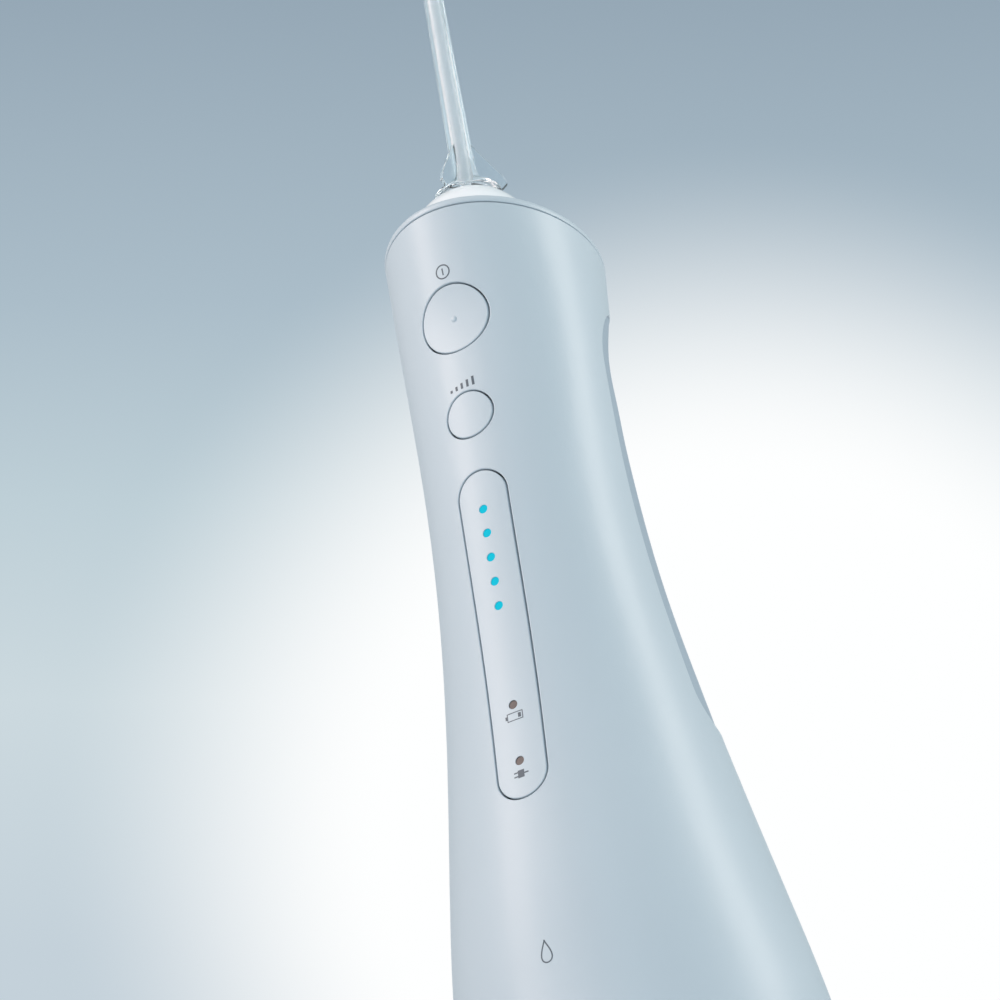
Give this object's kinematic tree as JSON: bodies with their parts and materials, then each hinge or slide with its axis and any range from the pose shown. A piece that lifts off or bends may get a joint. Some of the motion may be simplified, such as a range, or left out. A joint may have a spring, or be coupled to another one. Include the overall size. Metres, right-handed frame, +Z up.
{
  "type": "water flosser",
  "caption": "Cordless hand-held water flosser with a flared body, front buttons and lamp panel, clear finned nozzle, rear grip and removable tank with a filler lid.",
  "frame": {"origin": "centre of the base, on the surface the flosser stands on", "axes": "+Z up along the nozzle, -Y out of the button face, +X to the right seen from the front"},
  "size_m": [0.0768, 0.0823, 0.2872],
  "materials": {
    "body_shell": "satin with a fine pearl",
    "grip_soft": "soft matte",
    "dome_white": "glossy white",
    "clear": "clear polished",
    "tank_tint": "translucent blue-grey",
    "lamp_blue": "lit blue lamp",
    "lamp_off": "unlit lamp",
    "rubber_dark": "matte",
    "board_green": "satin",
    "led_white": "matte",
    "switch_black": "matte",
    "cell_wrap": "glossy sleeve",
    "nickel": "brushed",
    "copper": "enamelled wire",
    "ferrite": "matte",
    "inner_white": "matte",
    "gear_white": "matte",
    "brass": "turned",
    "motor_steel": "brushed",
    "magnet": "matte",
    "hose": "semi-clear silicone",
    "filter_grey": "matte",
    "lead_red": "satin"
  },
  "bodies": {
    "handle": {"main_housing": "body_shell", "top_cap": "body_shell", "indicator_panel": "body_shell", "grip_pad": "grip_soft", "nozzle_dome": "dome_white", "level_lenses": "lamp_blue", "battery_lens": "lamp_off", "charge_lens": "lamp_off", "button_membrane": "rubber_dark", "front_foot": "rubber_dark", "circuit_board": "board_green", "indicator_leds": "led_white", "tact_switches": "switch_black", "board_chips": "switch_black", "battery_cells": "cell_wrap", "battery_tabs": "nickel", "rear_screws": "nickel", "gear_axle": "nickel", "latch_spring": "nickel", "valve_spring": "nickel", "valve_ball": "nickel", "charging_coil": "copper", "coil_core": "ferrite", "chassis": "inner_white", "rear_cover": "inner_white", "base_cover": "inner_white", "pump_cylinder": "inner_white", "pump_head": "inner_white", "outlet_tube": "inner_white", "suction_port": "inner_white", "motor_end": "inner_white", "motor_can": "motor_steel", "motor_magnets": "magnet", "inlet_tube": "hose", "motor_leads": "lead_red"},
    "power_key": {"power_button": "body_shell"},
    "level_key": {"level_button": "body_shell"},
    "release": {"release_button": "body_shell", "release_latch": "inner_white"},
    "swivel": {"nozzle_sleeve": "dome_white", "swivel_ring": "rubber_dark"},
    "nozzle_unit": {"nozzle": "clear", "nozzle_ring": "rubber_dark"},
    "tank": {"water_tank": "tank_tint", "port_seal": "rubber_dark", "suction_tube": "hose", "suction_filter": "filter_grey", "tank_feet": "rubber_dark", "lid_pin": "nickel"},
    "lid": {"tank_lid": "tank_tint", "lid_seal": "rubber_dark"},
    "rotor": {"motor_rotor": "motor_steel", "drive_pinion": "brass"},
    "crown": {"crown_gear": "gear_white", "crank_pin": "nickel"},
    "piston": {"pump_piston": "gear_white", "piston_seal": "rubber_dark"}
  },
  "joints": [
    {"name": "power_press", "type": "slide", "parent": "handle", "child": "power_key", "axis": [0, 1, 0], "range_m": [0, 0.0008], "stiffness_N_per_m": 1500, "springref_m": -0.0004},
    {"name": "level_press", "type": "slide", "parent": "handle", "child": "level_key", "axis": [0, 1, 0], "range_m": [0, 0.0008], "stiffness_N_per_m": 1500, "springref_m": -0.0004},
    {"name": "release_press", "type": "slide", "parent": "handle", "child": "release", "axis": [0, -1, 0], "range_m": [0, 0.0015], "stiffness_N_per_m": 900, "springref_m": -0.0008, "deforming": ["latch_spring"]},
    {"name": "nozzle_turn", "type": "hinge", "parent": "handle", "child": "swivel", "pos_m": [0, -0.016, 0.1905], "axis": [0, 0, 1], "continuous": true},
    {"name": "nozzle_pull", "type": "slide", "parent": "swivel", "child": "nozzle_unit", "axis": [0, 0, 1], "range_m": [0, 0.05]},
    {"name": "tank_slide", "type": "slide", "parent": "handle", "child": "tank", "axis": [0, 0.1736, -0.9848], "range_m": [0, 0.075]},
    {"name": "lid_swing", "type": "hinge", "parent": "tank", "child": "lid", "pos_m": [0, 0.0286, 0.0389], "axis": [-1, 0, 0], "range_deg": [0, 90]},
    {"name": "rotor_spin", "type": "hinge", "parent": "handle", "child": "rotor", "pos_m": [0, -0.0077, 0.092], "axis": [0, 0, 1], "continuous": true},
    {"name": "crown_spin", "type": "hinge", "parent": "handle", "child": "crown", "pos_m": [0, -0.011, 0.122], "axis": [0, 1, 0], "continuous": true},
    {"name": "piston_stroke", "type": "slide", "parent": "handle", "child": "piston", "axis": [0, 0, 1], "range_m": [-0.0025, 0.0025]}
  ],
  "couplings": [
    {"joint": "crown_spin", "follows": "rotor_spin", "ratio": -0.25}
  ]
}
****************
_To do_. All of the lines above need to be given again exactly.

_Result for this task_.
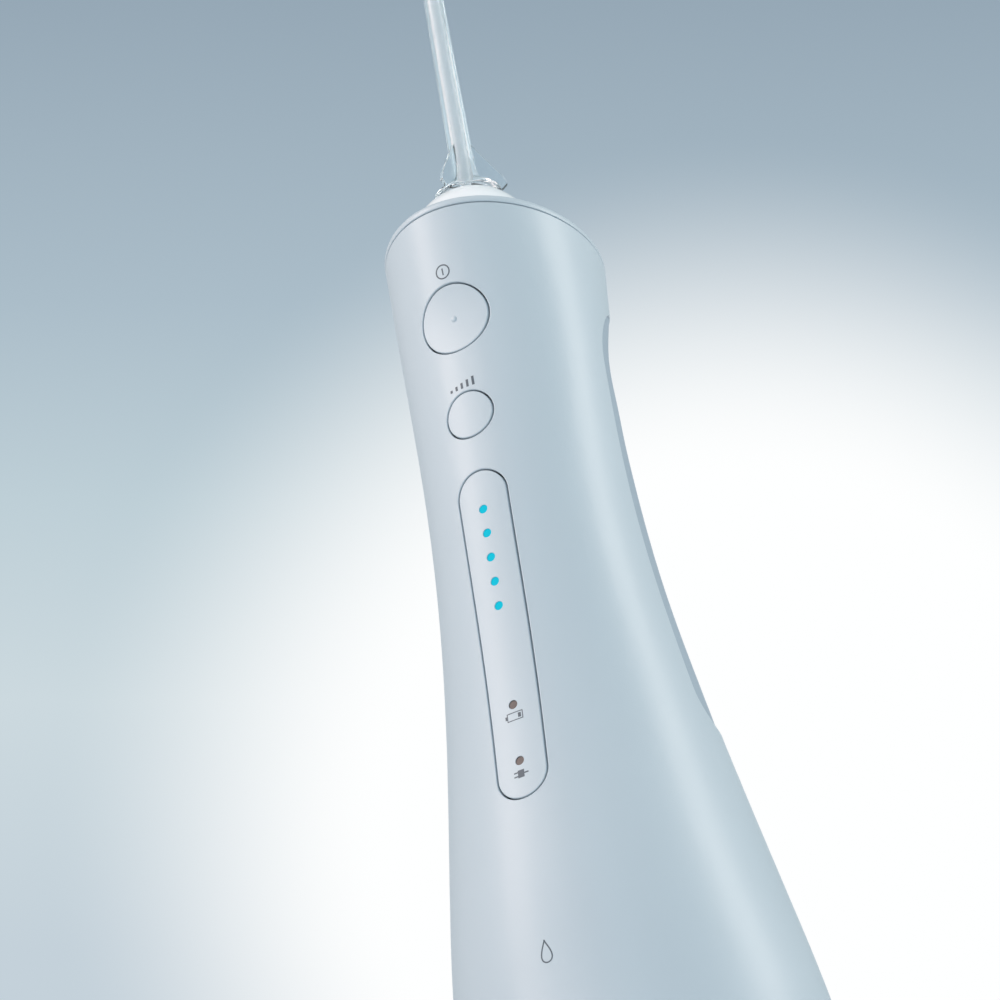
Give this object's kinematic tree as JSON: bodies with their parts and materials, then each hinge or slide with its axis and any range from the pose shown. A piece that lifts off or bends may get a joint. Some of the motion may be simplified, such as a range, or left out. A joint may have a spring, or be coupled to another one. Include the overall size. Metres, right-handed frame, +Z up.
{
  "type": "water flosser",
  "caption": "Cordless hand-held water flosser with a flared body, front buttons and lamp panel, clear finned nozzle, rear grip and removable tank with a filler lid.",
  "frame": {"origin": "centre of the base, on the surface the flosser stands on", "axes": "+Z up along the nozzle, -Y out of the button face, +X to the right seen from the front"},
  "size_m": [0.0768, 0.0823, 0.2872],
  "materials": {
    "body_shell": "satin with a fine pearl",
    "grip_soft": "soft matte",
    "dome_white": "glossy white",
    "clear": "clear polished",
    "tank_tint": "translucent blue-grey",
    "lamp_blue": "lit blue lamp",
    "lamp_off": "unlit lamp",
    "rubber_dark": "matte",
    "board_green": "satin",
    "led_white": "matte",
    "switch_black": "matte",
    "cell_wrap": "glossy sleeve",
    "nickel": "brushed",
    "copper": "enamelled wire",
    "ferrite": "matte",
    "inner_white": "matte",
    "gear_white": "matte",
    "brass": "turned",
    "motor_steel": "brushed",
    "magnet": "matte",
    "hose": "semi-clear silicone",
    "filter_grey": "matte",
    "lead_red": "satin"
  },
  "bodies": {
    "handle": {"main_housing": "body_shell", "top_cap": "body_shell", "indicator_panel": "body_shell", "grip_pad": "grip_soft", "nozzle_dome": "dome_white", "level_lenses": "lamp_blue", "battery_lens": "lamp_off", "charge_lens": "lamp_off", "button_membrane": "rubber_dark", "front_foot": "rubber_dark", "circuit_board": "board_green", "indicator_leds": "led_white", "tact_switches": "switch_black", "board_chips": "switch_black", "battery_cells": "cell_wrap", "battery_tabs": "nickel", "rear_screws": "nickel", "gear_axle": "nickel", "latch_spring": "nickel", "valve_spring": "nickel", "valve_ball": "nickel", "charging_coil": "copper", "coil_core": "ferrite", "chassis": "inner_white", "rear_cover": "inner_white", "base_cover": "inner_white", "pump_cylinder": "inner_white", "pump_head": "inner_white", "outlet_tube": "inner_white", "suction_port": "inner_white", "motor_end": "inner_white", "motor_can": "motor_steel", "motor_magnets": "magnet", "inlet_tube": "hose", "motor_leads": "lead_red"},
    "power_key": {"power_button": "body_shell"},
    "level_key": {"level_button": "body_shell"},
    "release": {"release_button": "body_shell", "release_latch": "inner_white"},
    "swivel": {"nozzle_sleeve": "dome_white", "swivel_ring": "rubber_dark"},
    "nozzle_unit": {"nozzle": "clear", "nozzle_ring": "rubber_dark"},
    "tank": {"water_tank": "tank_tint", "port_seal": "rubber_dark", "suction_tube": "hose", "suction_filter": "filter_grey", "tank_feet": "rubber_dark", "lid_pin": "nickel"},
    "lid": {"tank_lid": "tank_tint", "lid_seal": "rubber_dark"},
    "rotor": {"motor_rotor": "motor_steel", "drive_pinion": "brass"},
    "crown": {"crown_gear": "gear_white", "crank_pin": "nickel"},
    "piston": {"pump_piston": "gear_white", "piston_seal": "rubber_dark"}
  },
  "joints": [
    {"name": "power_press", "type": "slide", "parent": "handle", "child": "power_key", "axis": [0, 1, 0], "range_m": [0, 0.0008], "stiffness_N_per_m": 1500, "springref_m": -0.0004},
    {"name": "level_press", "type": "slide", "parent": "handle", "child": "level_key", "axis": [0, 1, 0], "range_m": [0, 0.0008], "stiffness_N_per_m": 1500, "springref_m": -0.0004},
    {"name": "release_press", "type": "slide", "parent": "handle", "child": "release", "axis": [0, -1, 0], "range_m": [0, 0.0015], "stiffness_N_per_m": 900, "springref_m": -0.0008, "deforming": ["latch_spring"]},
    {"name": "nozzle_turn", "type": "hinge", "parent": "handle", "child": "swivel", "pos_m": [0, -0.016, 0.1905], "axis": [0, 0, 1], "continuous": true},
    {"name": "nozzle_pull", "type": "slide", "parent": "swivel", "child": "nozzle_unit", "axis": [0, 0, 1], "range_m": [0, 0.05]},
    {"name": "tank_slide", "type": "slide", "parent": "handle", "child": "tank", "axis": [0, 0.1736, -0.9848], "range_m": [0, 0.075]},
    {"name": "lid_swing", "type": "hinge", "parent": "tank", "child": "lid", "pos_m": [0, 0.0286, 0.0389], "axis": [-1, 0, 0], "range_deg": [0, 90]},
    {"name": "rotor_spin", "type": "hinge", "parent": "handle", "child": "rotor", "pos_m": [0, -0.0077, 0.092], "axis": [0, 0, 1], "continuous": true},
    {"name": "crown_spin", "type": "hinge", "parent": "handle", "child": "crown", "pos_m": [0, -0.011, 0.122], "axis": [0, 1, 0], "continuous": true},
    {"name": "piston_stroke", "type": "slide", "parent": "handle", "child": "piston", "axis": [0, 0, 1], "range_m": [-0.0025, 0.0025]}
  ],
  "couplings": [
    {"joint": "crown_spin", "follows": "rotor_spin", "ratio": -0.25}
  ]
}